A new library of Indian classics, Sen said, would represent all the old languages, including Sanskrit. It would feature attractive and literary translations into English. And it would use the appropriate Indic script on the left-hand page. (The Clay series uses transliterations in Latin script.)

The napkin was full. The idea was good. But where might the money come from to bring it to life? The project, which Pollock described as “the most ambitious ever taken on by an American university press,” needed an endowment, said Sen. “The marketplace doesn’t support these kinds of books.”

Enter Rohan Narayana Murty, with whom Sen and Pollock met in the fall of 2009, when Murty was a Harvard Ph.D. student in computer science. “We had one meeting,” she said.
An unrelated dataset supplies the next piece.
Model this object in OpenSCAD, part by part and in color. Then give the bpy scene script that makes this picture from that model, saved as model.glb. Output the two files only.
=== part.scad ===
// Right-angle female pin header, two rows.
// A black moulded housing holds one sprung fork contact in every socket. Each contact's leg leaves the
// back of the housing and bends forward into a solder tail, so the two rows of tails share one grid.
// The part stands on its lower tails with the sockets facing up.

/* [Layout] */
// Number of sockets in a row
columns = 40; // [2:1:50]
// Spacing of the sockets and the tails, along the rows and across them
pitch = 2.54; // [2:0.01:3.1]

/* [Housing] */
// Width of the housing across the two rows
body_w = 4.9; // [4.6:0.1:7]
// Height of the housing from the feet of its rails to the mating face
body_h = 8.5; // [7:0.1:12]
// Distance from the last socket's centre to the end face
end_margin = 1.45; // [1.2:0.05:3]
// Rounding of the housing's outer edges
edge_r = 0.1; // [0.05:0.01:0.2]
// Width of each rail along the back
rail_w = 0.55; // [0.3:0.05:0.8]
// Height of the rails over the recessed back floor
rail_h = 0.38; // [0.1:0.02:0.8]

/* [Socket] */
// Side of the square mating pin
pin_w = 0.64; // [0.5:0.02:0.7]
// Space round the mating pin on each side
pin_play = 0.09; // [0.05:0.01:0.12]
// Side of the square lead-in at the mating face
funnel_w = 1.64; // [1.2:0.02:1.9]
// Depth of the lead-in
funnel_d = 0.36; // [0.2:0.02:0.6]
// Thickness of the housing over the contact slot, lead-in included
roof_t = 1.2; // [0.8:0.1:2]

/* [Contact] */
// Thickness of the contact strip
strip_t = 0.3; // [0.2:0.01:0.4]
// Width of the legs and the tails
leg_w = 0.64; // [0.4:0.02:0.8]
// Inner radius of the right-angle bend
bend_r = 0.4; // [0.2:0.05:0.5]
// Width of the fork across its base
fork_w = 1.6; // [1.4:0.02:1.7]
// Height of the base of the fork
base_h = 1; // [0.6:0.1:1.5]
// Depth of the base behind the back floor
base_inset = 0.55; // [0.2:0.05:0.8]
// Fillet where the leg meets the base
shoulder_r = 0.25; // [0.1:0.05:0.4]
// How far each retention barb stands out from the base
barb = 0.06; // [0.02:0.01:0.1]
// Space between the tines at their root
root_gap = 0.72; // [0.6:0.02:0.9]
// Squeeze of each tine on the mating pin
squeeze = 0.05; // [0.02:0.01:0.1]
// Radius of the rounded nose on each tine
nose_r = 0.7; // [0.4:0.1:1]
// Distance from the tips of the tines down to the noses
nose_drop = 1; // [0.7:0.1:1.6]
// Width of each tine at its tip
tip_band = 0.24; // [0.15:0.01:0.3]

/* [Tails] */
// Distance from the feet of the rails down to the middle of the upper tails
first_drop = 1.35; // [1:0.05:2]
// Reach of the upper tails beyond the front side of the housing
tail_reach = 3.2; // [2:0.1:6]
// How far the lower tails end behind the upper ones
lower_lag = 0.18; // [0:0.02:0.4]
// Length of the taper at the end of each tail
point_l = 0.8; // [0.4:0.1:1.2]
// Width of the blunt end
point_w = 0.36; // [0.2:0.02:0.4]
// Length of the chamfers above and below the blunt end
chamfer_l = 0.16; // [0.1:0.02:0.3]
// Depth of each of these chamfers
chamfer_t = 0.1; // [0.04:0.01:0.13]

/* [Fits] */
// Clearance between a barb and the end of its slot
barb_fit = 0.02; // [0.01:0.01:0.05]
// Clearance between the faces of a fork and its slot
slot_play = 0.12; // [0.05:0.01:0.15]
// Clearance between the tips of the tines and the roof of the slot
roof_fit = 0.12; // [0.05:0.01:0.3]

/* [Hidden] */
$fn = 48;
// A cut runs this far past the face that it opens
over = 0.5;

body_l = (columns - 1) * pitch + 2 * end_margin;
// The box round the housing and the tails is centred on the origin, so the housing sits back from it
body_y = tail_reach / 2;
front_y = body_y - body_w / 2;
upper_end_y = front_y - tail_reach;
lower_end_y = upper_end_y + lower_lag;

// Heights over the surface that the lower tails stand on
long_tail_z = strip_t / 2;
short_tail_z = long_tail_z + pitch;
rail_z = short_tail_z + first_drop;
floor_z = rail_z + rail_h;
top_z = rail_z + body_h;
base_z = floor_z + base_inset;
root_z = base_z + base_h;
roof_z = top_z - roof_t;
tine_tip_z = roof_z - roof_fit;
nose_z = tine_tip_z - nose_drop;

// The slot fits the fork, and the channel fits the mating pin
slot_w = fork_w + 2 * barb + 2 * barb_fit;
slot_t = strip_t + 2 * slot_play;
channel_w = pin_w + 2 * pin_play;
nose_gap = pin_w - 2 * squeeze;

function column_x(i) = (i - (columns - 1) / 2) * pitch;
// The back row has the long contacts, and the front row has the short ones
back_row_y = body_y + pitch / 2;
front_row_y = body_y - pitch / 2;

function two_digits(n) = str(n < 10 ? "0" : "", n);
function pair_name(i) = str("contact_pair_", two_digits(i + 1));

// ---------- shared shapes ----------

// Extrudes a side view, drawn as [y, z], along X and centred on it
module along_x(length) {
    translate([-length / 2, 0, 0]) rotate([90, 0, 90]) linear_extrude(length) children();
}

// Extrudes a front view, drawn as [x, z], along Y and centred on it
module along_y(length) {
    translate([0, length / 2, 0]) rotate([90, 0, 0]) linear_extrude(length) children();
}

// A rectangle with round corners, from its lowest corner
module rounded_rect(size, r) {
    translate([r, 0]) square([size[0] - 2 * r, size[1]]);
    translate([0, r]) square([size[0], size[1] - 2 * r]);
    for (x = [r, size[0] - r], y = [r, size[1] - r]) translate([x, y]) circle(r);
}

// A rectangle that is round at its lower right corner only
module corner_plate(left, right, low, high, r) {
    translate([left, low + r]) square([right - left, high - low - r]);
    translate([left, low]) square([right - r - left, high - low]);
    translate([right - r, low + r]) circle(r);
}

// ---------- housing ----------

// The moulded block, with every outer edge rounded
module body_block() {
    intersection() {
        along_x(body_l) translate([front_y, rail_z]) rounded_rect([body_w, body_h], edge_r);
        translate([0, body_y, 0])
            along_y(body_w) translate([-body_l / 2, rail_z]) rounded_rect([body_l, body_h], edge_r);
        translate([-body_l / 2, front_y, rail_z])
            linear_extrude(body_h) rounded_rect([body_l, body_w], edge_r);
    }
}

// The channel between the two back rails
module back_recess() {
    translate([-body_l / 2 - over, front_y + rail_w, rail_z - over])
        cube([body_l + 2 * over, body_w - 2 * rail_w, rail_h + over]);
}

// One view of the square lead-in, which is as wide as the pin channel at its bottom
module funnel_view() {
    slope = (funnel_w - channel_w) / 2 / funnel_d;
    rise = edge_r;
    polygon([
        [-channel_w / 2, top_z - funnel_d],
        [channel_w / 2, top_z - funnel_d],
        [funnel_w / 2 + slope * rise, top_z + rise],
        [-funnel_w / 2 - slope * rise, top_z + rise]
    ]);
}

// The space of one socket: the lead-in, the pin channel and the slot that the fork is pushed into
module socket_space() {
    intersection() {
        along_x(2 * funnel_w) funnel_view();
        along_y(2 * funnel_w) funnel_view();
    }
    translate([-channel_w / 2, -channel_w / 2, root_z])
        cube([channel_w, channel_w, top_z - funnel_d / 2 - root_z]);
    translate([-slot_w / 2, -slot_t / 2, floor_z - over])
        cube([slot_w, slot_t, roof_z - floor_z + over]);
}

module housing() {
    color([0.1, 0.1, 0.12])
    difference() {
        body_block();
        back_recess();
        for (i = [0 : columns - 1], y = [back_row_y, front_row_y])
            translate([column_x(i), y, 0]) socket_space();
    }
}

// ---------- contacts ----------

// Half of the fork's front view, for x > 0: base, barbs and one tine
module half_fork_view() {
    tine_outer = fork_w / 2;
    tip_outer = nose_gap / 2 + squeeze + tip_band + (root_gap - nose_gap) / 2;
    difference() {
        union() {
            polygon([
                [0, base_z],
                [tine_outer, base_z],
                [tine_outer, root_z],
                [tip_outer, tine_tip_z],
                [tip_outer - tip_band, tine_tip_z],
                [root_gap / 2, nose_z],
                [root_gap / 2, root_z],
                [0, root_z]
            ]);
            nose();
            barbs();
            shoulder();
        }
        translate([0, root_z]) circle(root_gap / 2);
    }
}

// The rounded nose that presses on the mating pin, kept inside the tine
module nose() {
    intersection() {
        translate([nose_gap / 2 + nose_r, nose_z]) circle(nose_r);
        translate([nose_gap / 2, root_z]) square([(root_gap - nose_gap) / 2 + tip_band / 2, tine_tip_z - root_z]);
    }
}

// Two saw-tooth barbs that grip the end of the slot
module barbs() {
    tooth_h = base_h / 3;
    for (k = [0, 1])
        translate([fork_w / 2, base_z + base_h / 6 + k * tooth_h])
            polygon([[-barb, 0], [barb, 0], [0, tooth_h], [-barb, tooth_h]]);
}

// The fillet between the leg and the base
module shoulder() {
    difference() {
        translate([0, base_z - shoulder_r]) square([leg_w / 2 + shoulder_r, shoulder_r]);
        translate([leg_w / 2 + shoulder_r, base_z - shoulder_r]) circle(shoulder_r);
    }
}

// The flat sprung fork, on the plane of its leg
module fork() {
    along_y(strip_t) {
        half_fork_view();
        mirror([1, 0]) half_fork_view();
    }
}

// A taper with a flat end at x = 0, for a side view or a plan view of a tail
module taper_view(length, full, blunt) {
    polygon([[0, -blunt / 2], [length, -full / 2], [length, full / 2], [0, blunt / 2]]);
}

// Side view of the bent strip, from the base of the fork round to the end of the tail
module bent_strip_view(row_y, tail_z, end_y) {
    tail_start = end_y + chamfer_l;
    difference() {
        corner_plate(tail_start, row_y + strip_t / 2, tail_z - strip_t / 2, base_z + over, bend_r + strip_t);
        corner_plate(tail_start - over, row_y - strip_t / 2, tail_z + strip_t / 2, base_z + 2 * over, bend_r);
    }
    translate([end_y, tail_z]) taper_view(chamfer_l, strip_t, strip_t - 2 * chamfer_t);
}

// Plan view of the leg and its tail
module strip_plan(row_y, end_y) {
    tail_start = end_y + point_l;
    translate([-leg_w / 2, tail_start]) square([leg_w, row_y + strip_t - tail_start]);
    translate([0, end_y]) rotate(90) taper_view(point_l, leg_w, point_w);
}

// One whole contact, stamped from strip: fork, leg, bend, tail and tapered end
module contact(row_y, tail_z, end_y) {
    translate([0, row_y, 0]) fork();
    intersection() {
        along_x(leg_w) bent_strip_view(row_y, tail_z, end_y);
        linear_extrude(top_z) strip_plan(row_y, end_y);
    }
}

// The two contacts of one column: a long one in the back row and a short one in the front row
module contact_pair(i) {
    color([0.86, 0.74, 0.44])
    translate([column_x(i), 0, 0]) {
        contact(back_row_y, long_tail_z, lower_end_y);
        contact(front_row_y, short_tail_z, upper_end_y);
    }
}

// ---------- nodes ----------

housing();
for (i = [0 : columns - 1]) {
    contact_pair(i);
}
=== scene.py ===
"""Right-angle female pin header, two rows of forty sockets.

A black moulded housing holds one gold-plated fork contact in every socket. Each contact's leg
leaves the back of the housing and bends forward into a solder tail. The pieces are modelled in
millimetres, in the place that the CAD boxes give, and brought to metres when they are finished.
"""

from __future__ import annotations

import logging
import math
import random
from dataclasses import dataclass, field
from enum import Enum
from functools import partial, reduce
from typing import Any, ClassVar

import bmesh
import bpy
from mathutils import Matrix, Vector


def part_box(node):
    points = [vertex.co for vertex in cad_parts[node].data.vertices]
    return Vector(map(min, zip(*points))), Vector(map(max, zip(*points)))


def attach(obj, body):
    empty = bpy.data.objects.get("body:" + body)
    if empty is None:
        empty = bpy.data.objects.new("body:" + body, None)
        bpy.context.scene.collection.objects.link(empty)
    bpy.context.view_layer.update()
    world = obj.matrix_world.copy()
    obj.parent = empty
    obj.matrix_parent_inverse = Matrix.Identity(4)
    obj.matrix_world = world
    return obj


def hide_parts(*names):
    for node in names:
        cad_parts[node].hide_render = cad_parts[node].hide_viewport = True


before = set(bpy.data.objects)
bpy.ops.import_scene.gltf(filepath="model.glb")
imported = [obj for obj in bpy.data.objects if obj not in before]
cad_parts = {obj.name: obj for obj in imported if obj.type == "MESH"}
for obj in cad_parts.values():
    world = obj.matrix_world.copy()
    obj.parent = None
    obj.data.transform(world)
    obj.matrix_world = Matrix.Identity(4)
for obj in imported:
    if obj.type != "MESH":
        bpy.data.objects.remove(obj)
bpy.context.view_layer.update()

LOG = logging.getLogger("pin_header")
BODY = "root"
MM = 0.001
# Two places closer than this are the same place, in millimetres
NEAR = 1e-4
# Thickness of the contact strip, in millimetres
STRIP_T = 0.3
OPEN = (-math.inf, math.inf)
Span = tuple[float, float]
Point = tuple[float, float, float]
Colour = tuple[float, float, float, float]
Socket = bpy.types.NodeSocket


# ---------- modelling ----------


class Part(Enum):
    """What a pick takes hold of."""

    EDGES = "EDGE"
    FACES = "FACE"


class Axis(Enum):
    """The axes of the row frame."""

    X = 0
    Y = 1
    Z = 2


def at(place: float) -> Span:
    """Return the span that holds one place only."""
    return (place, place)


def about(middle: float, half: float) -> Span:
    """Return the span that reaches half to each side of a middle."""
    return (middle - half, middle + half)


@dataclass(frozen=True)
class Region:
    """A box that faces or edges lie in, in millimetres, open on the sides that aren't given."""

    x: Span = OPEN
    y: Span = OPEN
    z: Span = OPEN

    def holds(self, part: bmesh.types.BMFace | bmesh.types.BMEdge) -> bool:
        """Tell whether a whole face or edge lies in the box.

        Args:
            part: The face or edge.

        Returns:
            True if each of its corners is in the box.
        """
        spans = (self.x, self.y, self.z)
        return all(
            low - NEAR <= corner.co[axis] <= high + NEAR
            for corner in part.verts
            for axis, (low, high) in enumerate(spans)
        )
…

It was enough to convey the series idea and the money it would require. Immediately apparent, she said, was that “this was something very important to Rohan.”

Murty is the scion of a wealthy business family in Bangalore, India, with a history of educational philanthropy. His father is the information technology industrialist N.R. Narayana Murthy, co-founder of Infosys. His mother is the polymath computer scientist, social worker, and author Sudha Murty, India’s best-selling female author, with 136 titles to her credit.

Rohan Murty, now on leave as a junior fellow in the Society of Fellows, knew about the Loeb series, of course, said Sen, and wondered why there wasn’t a version for Indian literature. During his graduate studies at Harvard, Murty took a break from distributed computing and opportunistic wireless networks to delve into courses in the Department of South Asian Studies with Parimal G. Patil, professor of religion and Indian philosophy.

Then came the conclusion of what Sen called “a series of happy accidents,” beginning with that napkin sketch. In 2010, Murty founded the Murty Classical Library of India with a gift of $5.2 million to Harvard.